### [Material provided]
>>>
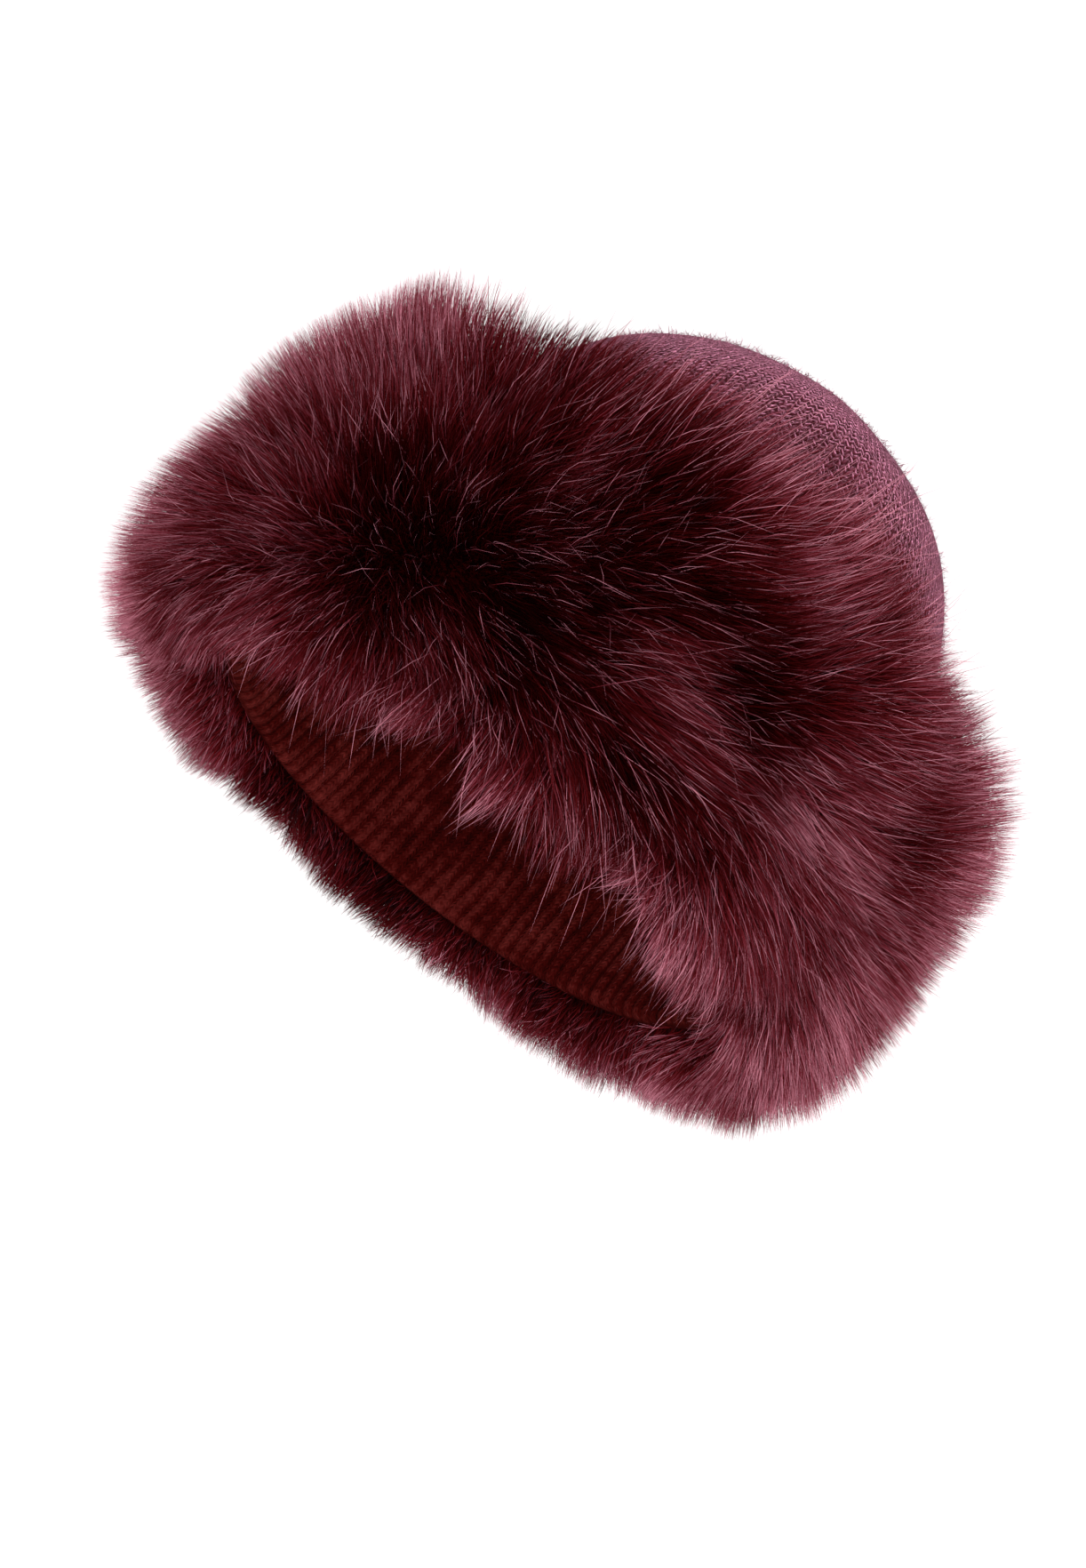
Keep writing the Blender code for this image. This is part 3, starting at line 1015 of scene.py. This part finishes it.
# %% Finish of the fur, and the hairs themselves
fur = Finish("long_fur", roughness=0.50, Specular_IOR_Level=0.03, Specular_Tint=(1.0, 0.50, 0.60, 1.0))
along = fur.stored("along")
hair_tint = fur.stored("tint")
# Painted light: the outer part of each hair that lies level is lighter, a painted glow at the tips where
# they show in outline.
tip_glow_painted = (along - 0.55).held() * fur.stored("level")
shade = (along * 0.80 + (hair_tint - 0.5) * 0.60 + tip_glow_painted * 0.44 + 0.035).held()
fur.colour(
    fur.ramp(
        shade,
        [
            (0.00, (0.0045, 0.0002, 0.0002)),
            (0.30, (0.028, 0.0006, 0.0007)),
            (0.52, (0.084, 0.0040, 0.0052)),
            (0.70, (0.165, 0.0160, 0.0230)),
            (0.85, (0.30, 0.062, 0.092)),
            (1.00, (0.72, 0.28, 0.36)),
        ],
    )
)

# A kind with many hairs is made in several pieces round the hat, which start an eighth of a turn back
FIRST_SECTOR = 0.125
LONG_TAPER = (1.0, 0.95, 0.80, 0.55)
for kind, turns, hairs_of_kind, taper, places in (
    ("dense", dense_turn, dense, (1.0, 1.0, 0.84), ("right", "under", "left", "upper")),
    ("guard", guard_turn, guard, LONG_TAPER, ("lower", "upper")),
    ("edge", edge_turn, edge_hairs, (1.0, 0.92, 0.62), ("all",)),
    ("loose", loose_turn, loose, LONG_TAPER, ("all",)),
):
    sector = np.floor(((turns + FIRST_SECTOR) % 1.0) * len(places)).astype(int)
    for index, place in enumerate(places):
        mine = sector == index
        arguments = [values[mine] for values in hairs_of_kind]
        hairs = make_hairs(f"{kind}_fur_{place}", *arguments, taper=taper)
        hairs.data.materials.append(fur.material)
        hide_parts("fur_cuff")
        report(hairs)

# %% [markdown]
# ## The fuzz of the knit
#
# Brushed wool has a halo of loose fibres, a few millimetres long, which show against a light ground and
# soften every stitch. They are hairs like those of the fur, only short, thin and lying at all angles.

# %% Fuzz on the crown
FUZZ_COUNT = 26000
FUZZ_FROM, FUZZ_SPAN = 0.86, 1.12
FUZZ_ROOT_DEPTH = 0.0002
SHORTEST_FUZZ, LONGEST_FUZZ = 0.0018, 0.0050

fuzz_turn = draw.random(FUZZ_COUNT)
# The dome narrows, so the share of the fuzz falls towards its top
fuzz_climb = FUZZ_FROM + FUZZ_SPAN * (1.0 - np.sqrt(1.0 - 0.995 * draw.random(FUZZ_COUNT)))
fuzz_root = knit_surface(fuzz_turn, fuzz_climb, -FUZZ_ROOT_DEPTH)
fuzz_out = unit(knit_surface(fuzz_turn, fuzz_climb, 0.001) - fuzz_root)
wild = unit(draw.normal(0.0, 1.0, (FUZZ_COUNT, 3)))
fuzz_length = draw.uniform(SHORTEST_FUZZ, LONGEST_FUZZ, FUZZ_COUNT)
fuzz_heading = fuzz_root + unit(0.35 * fuzz_out + 0.8 * wild) * (0.5 * fuzz_length)[:, None]
fuzz_turned = unit(0.05 * fuzz_out + draw.normal(0.0, 0.8, (FUZZ_COUNT, 3)))
fuzz_tip = fuzz_heading + fuzz_turned * (0.6 * fuzz_length)[:, None]
fuzz = make_hairs(
    "crown_fuzz",
    fuzz_root,
    fuzz_heading,
    fuzz_tip,
    facing=wild,
    width=draw.uniform(0.00012, 0.00024, FUZZ_COUNT),
    tint=draw.random(FUZZ_COUNT),
    taper=(1.0, 0.7),
)
fuzz_finish = Finish("wool_fuzz", roughness=0.6, Specular_IOR_Level=0.1)
fuzz_tint = fuzz_finish.stored("tint")
fuzz_finish.colour(fuzz_finish.ramp(fuzz_tint, [(0.0, (0.20, 0.045, 0.075)), (1.0, (0.52, 0.21, 0.30))]))
fuzz.data.materials.append(fuzz_finish.material)
report(fuzz)

# %% [markdown]
# ## Floor and light
#
# The hat lies on a plain white surface under soft light from all round, with one broad light from the
# crown's side.

# %% Floor, world and lights
FLOOR_REACH = 4.0
FLOOR_GLOW = 0.90
ROOM_LIGHT = 0.32

floor_corners = [(x * FLOOR_REACH, y * FLOOR_REACH, 0.0) for x, y in ((-1, -1), (1, -1), (1, 1), (-1, 1))]
floor_mesh = bpy.data.meshes.new("floor")
floor_mesh.from_pydata(floor_corners, [], [(0, 1, 2, 3)])
floor = bpy.data.objects.new("floor", floor_mesh)
bpy.context.scene.collection.objects.link(floor)
white = Finish("white_floor", roughness=0.9, Emission_Strength=FLOOR_GLOW)
white.plug(white.shader.inputs["Emission Color"], (1.0, 1.0, 1.0, 1.0))
white.colour((0.35, 0.35, 0.35, 1.0))
floor_mesh.materials.append(white.material)

world = bpy.data.worlds.new("white_room")
bpy.context.scene.world = world
world.use_nodes = True
background = world.node_tree.nodes["Background"]
background.inputs["Color"].default_value = (1.0, 1.0, 1.0, 1.0)
background.inputs["Strength"].default_value = ROOM_LIGHT


def area_light(name, place, target, size, power):
    light = bpy.data.lights.new(name, "AREA")
    light.shape = "DISK"
    light.size = size
    light.energy = power
    lamp = bpy.data.objects.new(name, light)
    lamp.location = place
    lamp.rotation_euler = (Vector(target) - Vector(place)).to_track_quat("-Z", "Y").to_euler()
    bpy.context.scene.collection.objects.link(lamp)


area_light("front_light", (0.02, -0.43, 1.95), target=(0.0, 0.02, 0.12), size=0.30, power=31.0)
area_light("crown_light", (0.75, 1.00, 0.75), target=(0.0, 0.08, 0.12), size=0.7, power=5.0)
bpy.context.scene.view_settings.view_transform = "Standard"

# %% [markdown]
# ## The camera
#
# The hat is seen from almost straight above, a little from the side of its opening, with the picture
# turned so that the crown is at the upper right. A long lens keeps the far and near fur the same size.

# %% Camera
VIEW_HEIGHT = math.radians(78.0)
VIEW_ROLL = math.radians(38.3)
VIEW_DISTANCE = 2.20
FRAME_HEIGHT = 0.487
AIM_RIGHT, AIM_UP = 0.0204, 0.0113
SENSOR_HEIGHT = 36.0

opening_middle = Vector((0.0, -REST_CENTRE, REST_HEIGHT))
back = Vector((0.0, -math.cos(VIEW_HEIGHT), math.sin(VIEW_HEIGHT)))
level_up = Vector((0.0, math.sin(VIEW_HEIGHT), math.cos(VIEW_HEIGHT)))
level_right = Vector((1.0, 0.0, 0.0))
picture_up = level_up * math.cos(VIEW_ROLL) - level_right * math.sin(VIEW_ROLL)
picture_right = level_up * math.sin(VIEW_ROLL) + level_right * math.cos(VIEW_ROLL)
middle = opening_middle + picture_right * AIM_RIGHT + picture_up * AIM_UP
lens = bpy.data.cameras.new("camera")
lens.sensor_fit = "VERTICAL"
lens.sensor_height = SENSOR_HEIGHT
lens.lens = SENSOR_HEIGHT * VIEW_DISTANCE / FRAME_HEIGHT
camera = bpy.data.objects.new("camera", lens)
turned = Matrix((picture_right, picture_up, back)).transposed()
camera.matrix_world = Matrix.Translation(middle + back * VIEW_DISTANCE) @ turned.to_4x4()
bpy.context.scene.collection.objects.link(camera)
bpy.context.scene.camera = camera

# %% Update the scene
bpy.context.view_layer.update()
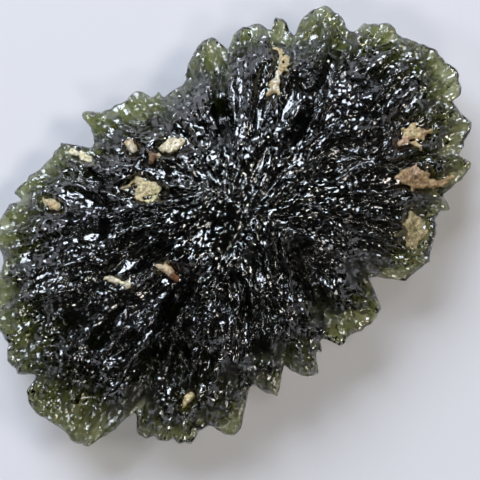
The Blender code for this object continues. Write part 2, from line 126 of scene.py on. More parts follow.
# Soil remnants: points with half widths along each one, in mm, then the finish of its heart,
# of its edges and of its stains, and its thickness.
CLAY = {
    "clay_strip": (((11.2, 9.85, 0.2), (11.45, 9.3, 0.38), (11.25, 8.55, 0.46), (10.75, 8.0, 0.42),
                    (9.7, 7.5, 0.34), (8.9, 6.9, 0.52), (8.65, 6.55, 0.3)),
                   "tan", "beige", "cream", 0.35),
    "clay_nugget": (((-7.95, 7.5, 0.14), (-7.2, 7.1, 0.36), (-6.35, 6.7, 0.8), (-5.85, 5.95, 0.92),
                     (-5.3, 5.6, 0.5), (-4.85, 5.3, 0.12)), "beige", "beige", "straw", 0.3),
    "clay_cream_patch": (((-2.6, 8.25, 0.42), (-2.1, 8.0, 0.7), (-1.45, 7.8, 0.74),
                          (-1.15, 7.7, 0.52)), "cream", "beige", "brown", 0.3),
    "clay_pink_crumb": (((-4.85, 10.7, 0.4), (-4.9, 9.8, 0.46)), "cream", "tan", "pink", 0.25),
    "clay_west_crumb": (((-14.4, 10.9, 0.3), (-14.0, 10.3, 0.5), (-13.6, 9.6, 0.35)),
                        "tan", "beige", "brown", 0.25),
    "clay_rim_streak": (((-9.7, 13.3, 0.25), (-9.2, 12.5, 0.3), (-8.7, 11.7, 0.3)),
                        "straw", "cream", "olive", 0.15),
    "clay_star": (((15.1, -4.1, 0.32), (15.75, -4.1, 0.6), (16.4, -4.0, 0.78), (17.3, -4.55, 0.46),
                   (18.15, -4.7, 0.22)), "straw", "tan", "pink", 0.35),
    "clay_long_patch": (((12.9, -6.4, 0.2), (13.45, -6.7, 0.6), (14.3, -7.2, 1.1),
                         (14.9, -8.05, 0.85), (15.4, -8.9, 0.55), (16.3, -9.2, 0.4),
                         (17.25, -9.35, 0.18)), "brown", "tan", "pink", 0.35),
    "clay_broad_patch": (((12.15, -9.75, 0.3), (11.9, -10.6, 0.95), (11.4, -11.4, 1.15),
                          (10.85, -12.0, 0.8), (10.65, -12.75, 0.2)),
                         "olive", "beige", "moss", 0.25),
    "clay_rust_crumb": (((-9.0, -0.3, 0.35), (-8.7, -1.2, 0.5), (-8.5, -2.1, 0.35)),
                        "cream", "tan", "rust", 0.3),
    "clay_sliver": (((-13.7, 1.8, 0.25), (-13.0, 0.8, 0.28), (-12.4, 0.0, 0.22)),
                    "cream", "straw", "olive", 0.25),
    "clay_south_crumb": (((-14.9, -11.8, 0.3), (-14.3, -11.6, 0.4), (-13.8, -11.4, 0.3)),
                         "straw", "tan", "olive", 0.25),
}
# Arms and side lobes of the remnants, as more strokes of the same kind.
CLAY_ARMS = {
    "clay_strip": (((8.85, 6.6, 0.2), (8.7, 5.8, 0.06)), ((8.55, 6.7, 0.2), (7.9, 6.55, 0.06)),
                   ((10.55, 7.75, 0.25), (10.7, 7.2, 0.12))),
    "clay_nugget": (((-6.6, 6.05, 0.7), (-6.35, 5.4, 0.45)),
                    ((-5.0, 5.35, 0.2), (-5.6, 5.0, 0.2), (-6.2, 4.95, 0.16))),
    "clay_cream_patch": (((-4.2, 7.9, 0.22), (-3.85, 8.25, 0.34), (-3.4, 7.9, 0.16),
                          (-2.65, 8.0, 0.14)),),
    "clay_star": (((16.4, -4.0, 0.5), (17.0, -3.3, 0.36)), ((16.3, -4.0, 0.5), (16.0, -3.25, 0.32)),
                  ((16.25, -4.6, 0.45), (16.2, -5.7, 0.16)), ((17.2, -4.5, 0.4), (17.0, -5.0, 0.2))),
    "clay_long_patch": (((14.1, -7.5, 0.5), (13.4, -8.15, 0.18)),
                        ((14.6, -6.9, 0.5), (15.1, -6.5, 0.3))),
    "clay_broad_patch": (((10.8, -10.95, 0.5), (9.95, -10.75, 0.25)),
                         ((11.45, -10.4, 0.5), (11.25, -9.6, 0.22)),
                         ((10.8, -11.6, 0.3), (10.2, -12.0, 0.14))),
    "clay_rust_crumb": (((-8.9, -0.6, 0.3), (-8.3, -0.2, 0.12)),),
}
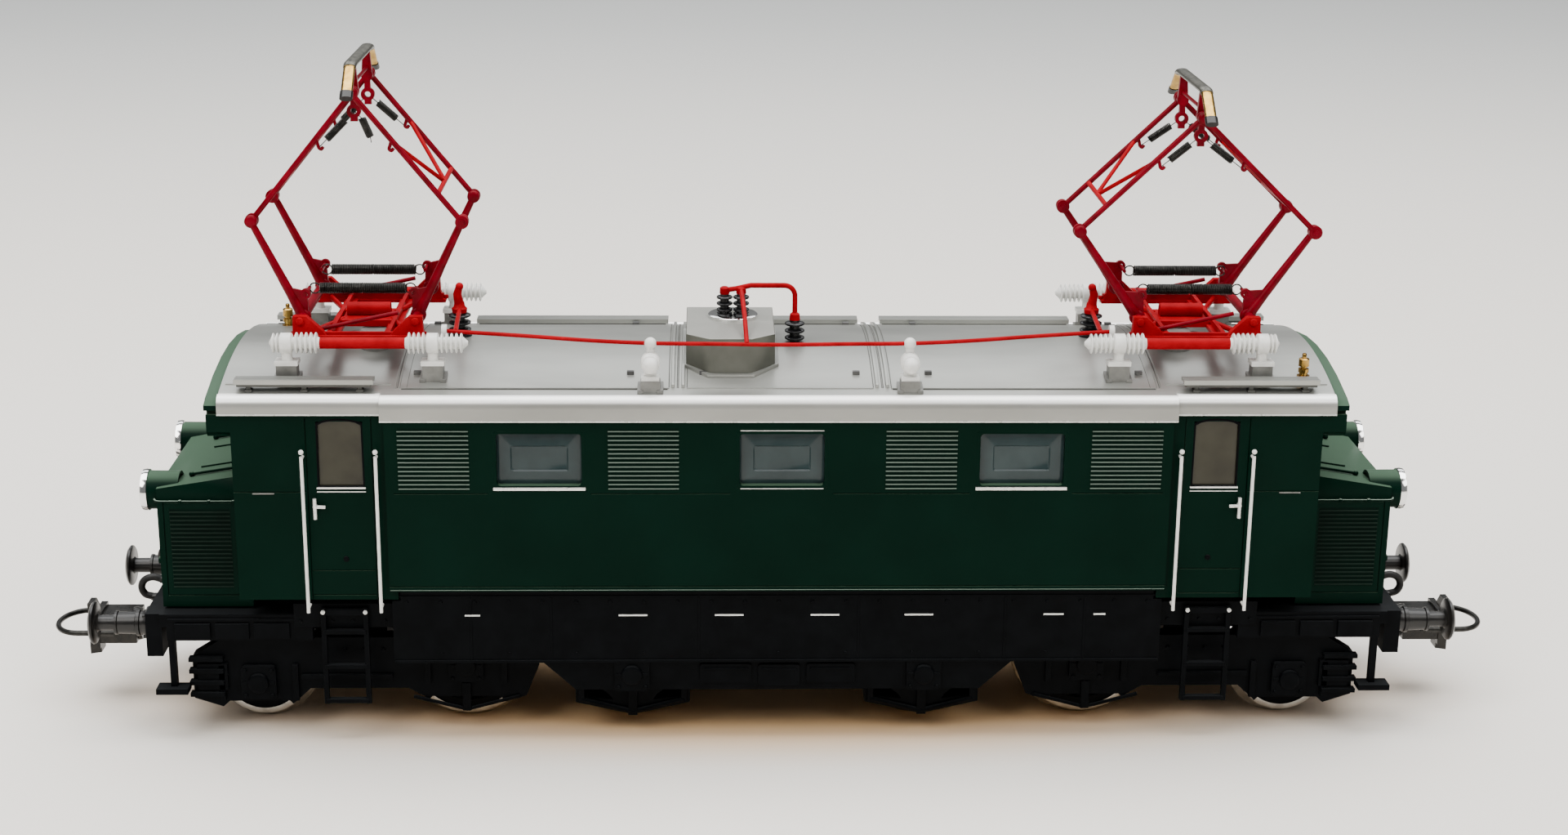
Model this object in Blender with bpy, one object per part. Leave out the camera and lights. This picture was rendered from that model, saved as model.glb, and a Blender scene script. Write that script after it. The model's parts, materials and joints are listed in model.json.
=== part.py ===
<<<
### [What the task requires]
Copy exactly, and only, the lines from the one containing "Model this object" through the last line of the listing.

### [The result]
Model this object in Blender with bpy, one object per part. Leave out the camera and lights. This picture was rendered from that model, saved as model.glb, and a Blender scene script. Write that script after it. The model's parts, materials and joints are listed in model.json.
=== part.py ===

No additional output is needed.